In a downtrend, a long black candle is followed by a Doji that gaps down. This is followed by a white candle that opens above the Doji.

 

Confirmation: Not Required 
 

Morning Star

 

 

In a downtrend,  a long black candle is followed by a day that gaps below it. This is followed by a white candle that gaps above the day before it and closes above the close of the first day.

 

Confirmation: Not Required 
 

Rising Three Methods

 

 

In an uptrend, a long white candle is followed by three black candles that open and close successively lower, but not lower than the open of the first long white candle. The last day is a white candle that closes above the close of the first white candle.

 

Confirmation: Not Required 
 

Side by Side White Lines

 

In an uptrend, two white candles are side by side after gapping above another white candle. The last two candles should be about the same size and open close to each other.

 

Confirmation: Not Required 
 

Tasuki Gap in Downtrend

 

 

In a downtrend, a black candle gaps under a black candle.

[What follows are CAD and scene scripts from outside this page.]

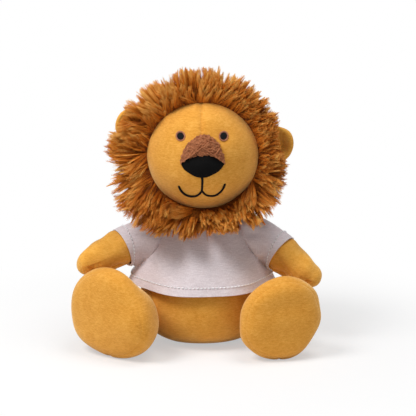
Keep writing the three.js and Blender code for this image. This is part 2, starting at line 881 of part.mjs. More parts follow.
// A line of thread on the face through points, of one width.
function faceLine(path, width, thickness, steps) {
  const curve = new THREE.SplineCurve(path.map(([x, z]) => new THREE.Vector2(x, z)));
  const rings = [];
  for (let i = 0; i <= steps; i += 1) {
    const at = curve.getPoint(i / steps);
    const ahead = curve.getTangent(i / steps);
    const across = new THREE.Vector2(-ahead.y, ahead.x).multiplyScalar(width / 2);
    rings.push([
      facePoint(at.x - across.x, at.y - across.y, featureLift),
      facePoint(at.x + across.x, at.y + across.y, featureLift),
      facePoint(at.x + across.x / 2, at.y + across.y / 2, featureLift + thickness),
      facePoint(at.x - across.x / 2, at.y - across.y / 2, featureLift + thickness),
    ]);
  }
  const centre = (ring) =>
    ring.reduce((sum, point) => sum.add(point), new THREE.Vector3()).multiplyScalar(1 / ring.length);
  return solid(cappedForm(centre(rings[0]), rings, centre(rings[steps])));
}

function circleOutline(x, z, radius, count) {
  return ovalRing(count, (angle) => [x + Math.cos(angle) * radius, z + Math.sin(angle) * radius]);
}

function addEye(name, sign) {
  const x = (sign * eyeSpacing) / 2;
  const middle = [x, eyeHeight];
  const disc = facePad(middle, circleOutline(x, eyeHeight, eyeDiameter / 2, eyeSides), eyeThickness, 1);
  addPiece(lion, `eye_${name}`, disc, blackThread);
  const rimInner = eyeDiameter / 2 + pieceGap;
  const rings = [
    [rimInner, featureLift],
    [eyeRimDiameter / 2, featureLift],
    [eyeRimDiameter / 2, featureLift + eyeRimThickness],
    [rimInner, featureLift + eyeRimThickness],
  ].map(([radius, lift]) =>
    circleOutline(x, eyeHeight, radius, eyeRimSides).map((point) => facePoint(point[0], point[1], lift)),
  );
  addPiece(lion, `eye_rim_${name}`, bandForm(rings), paleThread);
}

function addFace() {
  for (const side of sides) addEye(side.name, side.sign);

  // The nose is an almond: two arcs that meet at its corners
  const noseHalf = noseWidth / 2;
  const noseAt = (angle) => {
    const across = Math.cos(angle);
    const arch = Math.sin(angle) > 0 ? noseTopHeight : noseBottomHeight;
    const bow = Math.abs(Math.sin(angle)) ** noseBowPower;
    return [across * noseHalf, noseCornerHeight + (arch - noseCornerHeight) * bow];
  };
  const noseMiddle = [0, (noseTopHeight + noseBottomHeight) / 2];
  const nosePad = facePad(noseMiddle, ovalRing(noseSides, noseAt), noseThickness, padRings);
  addPiece(lion, 'nose', nosePad, blackThread);

  // The bridge is a dome over the nose, and its lower edge follows the nose's upper one
  const bridgeHalf = bridgeWidth / 2;
  const noseEdge = (share) =>
    THREE.MathUtils.lerp(noseCornerHeight, noseTopHeight, Math.max(0, 1 - share ** 2) ** (noseBowPower / 2));
  const bridgeOutline = [];
  for (let i = 0; i < bridgeSteps; i += 1) {
    const share = -1 + (2 * i) / bridgeSteps;
    const dome = (1 - Math.abs(share) ** bridgeSidePower) ** bridgeTopPower;
    const top = THREE.MathUtils.lerp(bridgeCornerHeight, bridgeTopHeight, dome);
    bridgeOutline.push([share * bridgeHalf, top]);
  }
  for (let i = 0; i < bridgeSteps; i += 1) {
    const share = 1 - (2 * i) / bridgeSteps;
    const edge = noseEdge(share) + 2 * pieceGap;
    bridgeOutline.push([share * bridgeHalf, Math.max(edge, bridgeCornerHeight - 2 * pieceGap)]);
  }
  const bridgeMiddle = [0, (bridgeTopHeight + noseTopHeight) / 2];
  addPiece(lion, 'nose_bridge', facePad(bridgeMiddle, bridgeOutline, bridgeThickness, padRings), fleece);

  const half = mouthWidth / 2;
  let mouth = faceLine(
    [
      [0, mouthTopHeight],
      [0, (mouthTopHeight + mouthMeetHeight) / 2],
      [0, mouthMeetHeight],
    ],
    mouthLineWidth,
    mouthThickness,
    1,
  );
  for (const side of sides) {
    const path = mouthCurveShares.map(([out, down]) => [
      side.sign * half * out,
      mouthMeetHeight - mouthDip * down,
    ]);
    path.push([side.sign * half, mouthMeetHeight + mouthRise]);
    mouth = mouth.add(faceLine(path, mouthLineWidth, mouthThickness, mouthSteps));
  }
  addPiece(lion, 'mouth_stitching', geometryOf(mouth), blackThread);
}

// A form along a route in space: rings square to the route, with one radius at each.
function routedForm(curve, radii, count) {
  const rings = radii.slice(1, -1).map(([share, radius]) => {
    const at = curve.getPointAt(share);
    const ahead = curve.getTangentAt(share);
    const across = new THREE.Vector3(-ahead.y, ahead.x, 0).normalize();
    const up = new THREE.Vector3().crossVectors(ahead, across);
    return ovalRing(count, (angle) =>
      at
        .clone()
        .addScaledVector(across, Math.cos(angle) * radius)
        .addScaledVector(up, Math.sin(angle) * radius),
    );
  });
  const start = curve.getPointAt(radii[0][0]);
  const end = curve.getPointAt(radii[radii.length - 1][0]);
  return cappedForm(start, rings, end);
}

function addTail() {
  const group = new THREE.Group();
  group.position.set(0, tailPlace, tailHeight);
  lion.add(group);
  const drop = tailHeight - tailRadius - tailFloorGap;
  const route = new THREE.CatmullRomCurve3(
    tailRouteShares.map(
      ([across, back, down]) => new THREE.Vector3(across * tailSweep, back * tailReach, -down * drop),
    ),
  );
  const radii = tailRadiusShares.map(([share, radius]) => [share, radius * tailRadius]);
  const cord = solid(routedForm(route, radii, tailSides)).add(solid(ball(tailRootRadius, 0, 0, 0)));
  addPiece(group, 'tail', geometryOf(cord), plush);

  const end = route.getPointAt(1);
  const onward = route.getTangentAt(1);
  const tuftRoute = new THREE.LineCurve3(
    end.clone().addScaledVector(onward, 2 * pieceGap),
    end.clone().addScaledVector(onward, tailTuftLength),
  );
  const tuft = tuftRadiusShares.map(([share, radius]) => [share, radius * tailTuftRadius]);
  addPiece(group, 'tail_tuft', routedForm(tuftRoute, tuft, tuftSides), fur);
}

addBody();
addShirt();
addHead();
addMane();
addFace();
addTail();
for (const side of sides) {
  addArm(side);
  addLeg(side);
  addEar(side);
}

export default lion;
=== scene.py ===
# Looks of a seated plush lion in a T-shirt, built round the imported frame. Metres, +Z up, its face towards -Y.
import math

import bpy
import numpy as np
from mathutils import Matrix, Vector
from mathutils.kdtree import KDTree


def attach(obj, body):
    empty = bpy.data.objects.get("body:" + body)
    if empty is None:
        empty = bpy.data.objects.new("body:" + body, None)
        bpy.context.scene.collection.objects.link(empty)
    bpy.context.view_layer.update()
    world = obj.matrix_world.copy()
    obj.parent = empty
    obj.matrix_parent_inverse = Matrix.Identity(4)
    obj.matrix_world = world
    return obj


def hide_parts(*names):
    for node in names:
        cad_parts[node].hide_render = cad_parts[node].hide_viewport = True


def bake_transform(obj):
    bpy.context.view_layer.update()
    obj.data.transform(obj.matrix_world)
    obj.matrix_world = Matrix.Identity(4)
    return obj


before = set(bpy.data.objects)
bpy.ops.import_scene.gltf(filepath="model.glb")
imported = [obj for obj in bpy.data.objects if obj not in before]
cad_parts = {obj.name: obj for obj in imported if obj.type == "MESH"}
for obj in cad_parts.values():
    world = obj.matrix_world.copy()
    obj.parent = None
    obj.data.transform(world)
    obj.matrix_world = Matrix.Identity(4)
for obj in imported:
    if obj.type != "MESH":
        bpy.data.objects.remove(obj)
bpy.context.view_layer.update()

random = np.random.default_rng(7)
MM = 0.001
HAIRS_PER_MESH = 7500


# Curves through rows of numbers


def catmull(points, steps):
    """A centripetal curve through the rows, with this many steps between two rows."""
    points = np.asarray(points, float)
    ghost_start = 2 * points[0] - points[1]
    ghost_end = 2 * points[-1] - points[-2]
    p = np.vstack([ghost_start, points, ghost_end])

    def between(a, b, start, end):
        return (end - t) / (end - start) * a + (t - start) / (end - start) * b

    made = []
    for i in range(1, len(p) - 2):
        p0, p1, p2, p3 = p[i - 1], p[i], p[i + 1], p[i + 2]
        t1 = max(np.linalg.norm(p1 - p0), 1e-9) ** 0.5
        t2 = t1 + max(np.linalg.norm(p2 - p1), 1e-9) ** 0.5
        t3 = t2 + max(np.linalg.norm(p3 - p2), 1e-9) ** 0.5
        last = steps + 1 if i == len(p) - 3 else steps
        for k in range(last):
            t = t1 + (t2 - t1) * k / steps
            a1, a2, a3 = between(p0, p1, 0, t1), between(p1, p2, t1, t2), between(p2, p3, t2, t3)
            made.append(between(between(a1, a2, 0, t2), between(a2, a3, t1, t3), t1, t2))
    return np.array(made)


def capped_profile(rows, steps):
    """A smooth profile through rows whose first and last have no width: it is mirrored past them to round them."""
    rows = np.asarray(rows, float)
    before = rows[1].copy()
    before[1:3] *= -1
    after = rows[-2].copy()
    after[1:3] *= -1
    curve = catmull(np.vstack([before, rows, after]), steps)
    return curve[steps : len(curve) - steps]


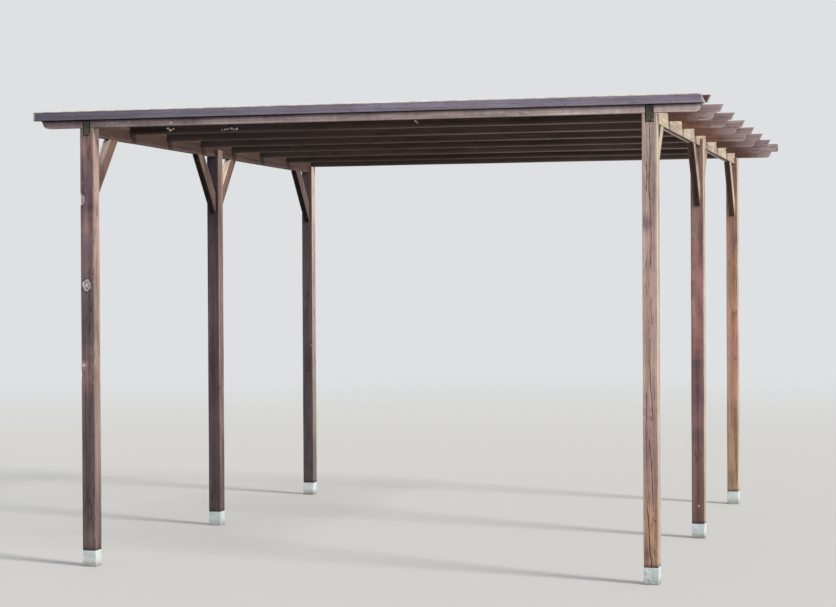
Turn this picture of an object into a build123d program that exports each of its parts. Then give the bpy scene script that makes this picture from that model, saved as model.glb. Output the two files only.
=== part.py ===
# Open timber pergola on six forked posts, with two beams, eight rafters and knee braces.
# Millimetres. +X to the right, +Y to the back, +Z up.
# The origin is on the ground, at the centre of the plan.

import os
from math import atan2, cos, sin

from build123d import *

# Plan
row_spacing = 3500.0  # left post row to right post row, centre to centre
bay_depth = 2205.0  # post to post along a row, centre to centre
rafter_overhang = 305.0  # rafter end past the outer face of the posts
rafter_count = 8

# Plinths
plinth_size = 90.0
plinth_height = 100.0
plinth_bevel = 5.0

# Posts
post_size = 90.0
post_length = 2620.0  # foot to the top of the fork's cheeks
cheek_height = 50.0  # fork cheeks above the floor of the housing

# Beams
beam_thickness = 45.0
beam_height = 95.0

# Rafters
rafter_thickness = 45.0
rafter_height = 95.0

# Shaped rafter ends
bevel_run = 20.0  # sloping cut under the top corner
bevel_rise = 43.0
step_run = 6.0  # small ledge between the slope and the ogee
ogee_run = 62.0

# Knee braces
brace_thickness = 45.0
brace_width = 95.0
brace_down = 410.0  # beam to the brace's lowest point on the post
brace_along = 350.0  # post to the brace's furthest point on the beam

# Fascia boards
fascia_thickness = 22.0
fascia_height = 60.0
fascia_rise = 12.0  # top edge of the boards above the tops of the rafters
fascia_setback = 26.0  # lower corner of the slanting end, short of the rafter's end
fascia_slant = 26.0  # how far the upper corner of that end leans back

# Fits and edges
housing_clearance = 0.5  # each side of a beam, in a fork or in a rafter's notch
arris_radius = 3.0

# Levels and lines that follow from the sizes above
housing_floor = plinth_height + post_length - cheek_height
beam_top = housing_floor + beam_height
rafter_bottom = plinth_height + post_length
rafter_top = rafter_bottom + rafter_height
housing_width = beam_thickness + 2 * housing_clearance
notch_depth = beam_top - rafter_bottom
frame_depth = 2 * bay_depth + post_size
front_face = -frame_depth / 2
rear_face = frame_depth / 2
rafter_length = row_spacing + post_size + 2 * rafter_overhang
rafter_spacing = (frame_depth - rafter_thickness) / (rafter_count - 1)
brace_slope = atan2(brace_down, brace_along)
brace_down_inner = brace_down - brace_width / cos(brace_slope)
brace_along_inner = brace_along - brace_width / sin(brace_slope)

rows = {"left": -row_spacing / 2, "right": row_spacing / 2}
lines = {"front": -bay_depth, "middle": 0.0, "rear": bay_depth}


def save(piece, node):
    piece.part.label = node
    export_step(piece.part, f"parts/{node}.step")


def make_plinth(x, y):
    with BuildPart() as plinth:
        with BuildSketch(Plane(origin=(x, y, 0))):
            Rectangle(plinth_size, plinth_size)
        extrude(amount=plinth_height)
        chamfer(plinth.faces().sort_by(Axis.Z)[-1].edges(), length=plinth_bevel)
    return plinth


def make_post(x, y):
    with BuildPart() as post:
        with BuildSketch(Plane(origin=(x, y, plinth_height))):
            RectangleRounded(post_size, post_size, arris_radius)
        extrude(amount=post_length)
        # The housing runs through the head from front to back and leaves two cheeks
        with BuildSketch(Plane(origin=(x, y, housing_floor))):
            Rectangle(housing_width, post_size)
        extrude(amount=cheek_height, mode=Mode.SUBTRACT)
    return post


def make_beam(x):
    end = Plane(origin=(x, rear_face, housing_floor), x_dir=(1, 0, 0), z_dir=(0, -1, 0))
    with BuildPart() as beam:
        with BuildSketch(end):
            with Locations((0, beam_height / 2)):
                RectangleRounded(beam_thickness, beam_height, arris_radius)
        extrude(amount=frame_depth)
    return beam


def make_rafter(y):
    side = Plane(origin=(0, y + rafter_thickness / 2, rafter_bottom), x_dir=(1, 0, 0), z_dir=(0, -1, 0))
    tip = rafter_length / 2
    ledge = rafter_height - bevel_rise
    ogee_start = tip - bevel_run - step_run
    ogee_end = ogee_start - ogee_run
    with BuildPart() as rafter:
        with BuildSketch(side):
            with BuildLine():
                Polyline(
                    (0, rafter_height),
                    (tip, rafter_height),
                    (tip - bevel_run, ledge),
                    (ogee_start, ledge),
                )
                # The ogee is hollow above and full below, and runs out into the underside
                middle = ((ogee_start + ogee_end) / 2, ledge / 2)
                hollow = TangentArc((ogee_start, ledge), middle, tangent=(-1, 0))
                TangentArc(middle, (ogee_end, 0), tangent=hollow % 1)
                Line((ogee_end, 0), (0, 0))
                mirror(about=Plane.YZ)
            make_face()
        extrude(amount=rafter_thickness)
        fillet(rafter.edges().filter_by(Axis.X).group_by(Axis.Z)[-1], radius=arris_radius)
        # A notch over each beam
        with BuildSketch(side):
            with Locations((rows["left"], notch_depth / 2), (rows["right"], notch_depth / 2)):
                Rectangle(housing_width, notch_depth)
        extrude(amount=rafter_thickness, mode=Mode.SUBTRACT)
    return rafter


def make_brace(x, y, toward):
    # toward is -1 for a brace that runs forward from its post, and 1 for one that runs back
    post_face = y + toward * post_size / 2
    side = Plane(origin=(x - brace_thickness / 2, post_face, housing_floor), x_dir=(0, 1, 0), z_dir=(1, 0, 0))
    with BuildPart() as brace:
        with BuildSketch(side):
            with BuildLine():
                Polyline(
                    (0, -brace_down),
                    (0, -brace_down_inner),
                    (toward * brace_along_inner, 0),
                    (toward * brace_along, 0),
                    close=True,
                )
            make_face()
        extrude(amount=brace_thickness)
        slanting = brace.edges().sort_by(SortBy.LENGTH)[-4:]
        fillet(slanting, radius=arris_radius)
    return brace


def make_fascia(y, outward):
    # outward is -1 for the front board and 1 for the rear one, which is the same board turned round
    bottom = rafter_top + fascia_rise - fascia_height
    face = Plane(origin=(0, y, bottom), x_dir=(-outward, 0, 0), z_dir=(0, outward, 0))
    near_end = -rafter_length / 2
    far_end = rafter_length / 2 - fascia_setback
    with BuildPart() as fascia:
        with BuildSketch(face):
            with BuildLine():
                Polyline(
                    (near_end, 0),
                    (far_end, 0),
                    (far_end - fascia_slant, fascia_height),
                    (near_end, fascia_height),
                    close=True,
                )
            make_face()
        extrude(amount=fascia_thickness)
    return fascia


os.makedirs("parts", exist_ok=True)

for row, x in rows.items():
    for line, y in lines.items():
        save(make_plinth(x, y), f"plinth_{line}_{row}")
        save(make_post(x, y), f"post_{line}_{row}")
    save(make_beam(x), f"beam_{row}")
    save(make_brace(x, lines["front"], 1), f"brace_front_{row}")
    save(make_brace(x, lines["middle"], -1), f"brace_middle_{row}_forward")
    save(make_brace(x, lines["middle"], 1), f"brace_middle_{row}_back")
    save(make_brace(x, lines["rear"], -1), f"brace_rear_{row}")

for number in range(rafter_count):
    rafter_line = front_face + rafter_thickness / 2 + number * rafter_spacing
    save(make_rafter(rafter_line), f"rafter_{number + 1}")

save(make_fascia(front_face, -1), "fascia_front")
save(make_fascia(rear_face, 1), "fascia_rear")
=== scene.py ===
# Looks of the open timber pergola: cracked and weathered timbers, screws and cast plinths.
# Metres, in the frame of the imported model: +X to the right, +Y to the back, +Z up.

import math
import zlib

import bmesh
import bpy
import numpy as np
from mathutils import Matrix, Vector


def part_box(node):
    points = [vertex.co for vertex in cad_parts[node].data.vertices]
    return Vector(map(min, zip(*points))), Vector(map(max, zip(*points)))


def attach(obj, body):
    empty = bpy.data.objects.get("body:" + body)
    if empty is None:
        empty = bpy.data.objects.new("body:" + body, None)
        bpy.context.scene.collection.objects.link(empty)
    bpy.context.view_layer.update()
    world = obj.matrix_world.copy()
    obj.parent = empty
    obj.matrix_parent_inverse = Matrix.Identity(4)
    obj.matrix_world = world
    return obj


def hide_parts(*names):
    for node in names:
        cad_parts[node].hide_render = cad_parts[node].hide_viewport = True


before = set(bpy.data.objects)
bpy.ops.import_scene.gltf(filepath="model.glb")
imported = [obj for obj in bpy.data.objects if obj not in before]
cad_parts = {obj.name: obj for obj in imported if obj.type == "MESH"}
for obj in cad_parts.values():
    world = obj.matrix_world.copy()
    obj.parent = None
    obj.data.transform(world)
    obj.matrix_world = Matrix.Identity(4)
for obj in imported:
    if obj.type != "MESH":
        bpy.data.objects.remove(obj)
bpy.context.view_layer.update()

# Camera, at the place and angle of the photograph
camera_place = (3.462, -13.913, 1.740)
camera_turn = math.radians(14.857)
camera_dip = math.radians(0.539)
camera_roll = math.radians(-0.307)
camera_lens = 87.63  # millimetres, with the usual sensor 36 mm wide
camera_clip = 400.0

# Light and surround
background = (0.86, 0.88, 0.90)
background_strength = 0.85
key_direction = (0.80, -0.28, 0.62)  # towards the lamp
key_strength = 3.6
key_spread = math.radians(14)
key_colour = (1.0, 0.95, 0.88)
floor_radius = 120.0
floor_fade = (7.0, 26.0)  # distances over which the floor runs out into the background

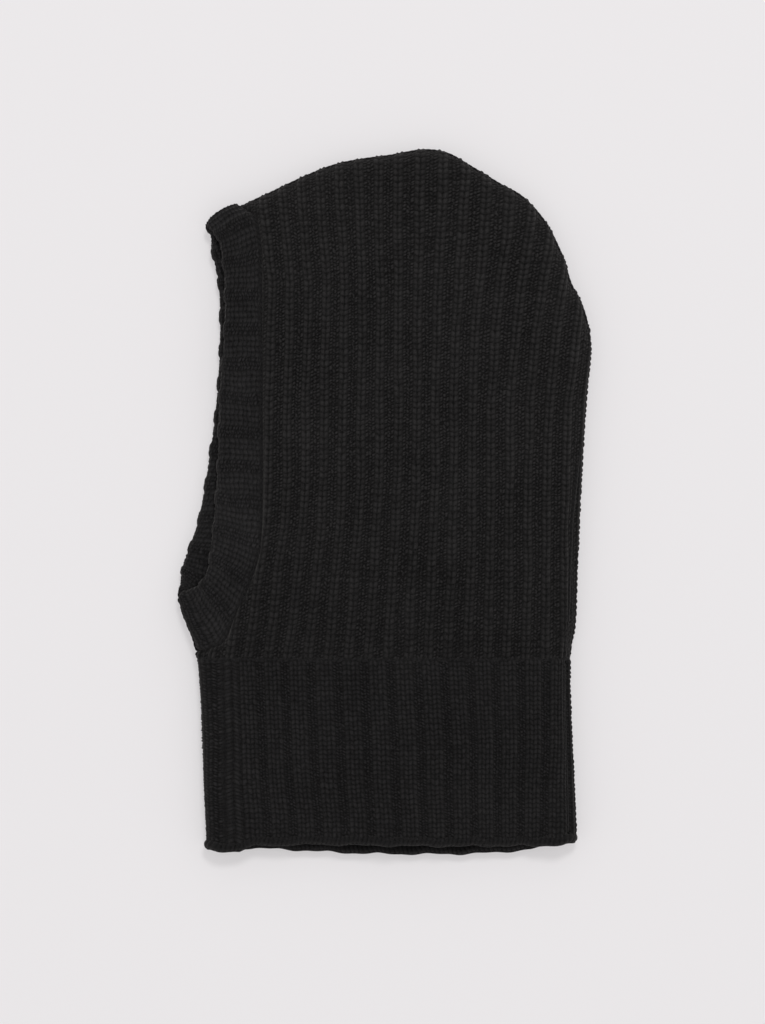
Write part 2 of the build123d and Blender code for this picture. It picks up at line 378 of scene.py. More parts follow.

The next day opens up within the body of the previous black candle and closes a part, but not all, of the gap between the first and second bars.

 

Confirmation: Recommended - NB This pattern is normally rated as Bearish Continuation, but tends to be Bullish for a few bars.

 

Three Inside Up

 

 

In a downtrend, a long black candle with average volume is followed a white candle that gaps open and closes within the body of the first day. The white candle has higher volume than the first. The third day is a white candle that closes above the first, confirming the move.

 

Confirmation: Not Required 

 

Three Outside Up

 

 

In a downtrend, a black candle is followed by a white candle that engulfs the body of the first black candle. This is followed by another white candle that closes above the prior white candle.

 

Confirmation: Not Required 

 

Three White Soldiers

 

After a downtrend, three similar white lines open and close successively higher.

 

Confirmation: Not Required 

Unique Three River Bottom

 

 

In a downtrend, a long black candle is followed by a black Harami that opens above the close of the previous day, but trades lower than the previous day. The next day is a small white candle that opens and closes below the body of the previous day.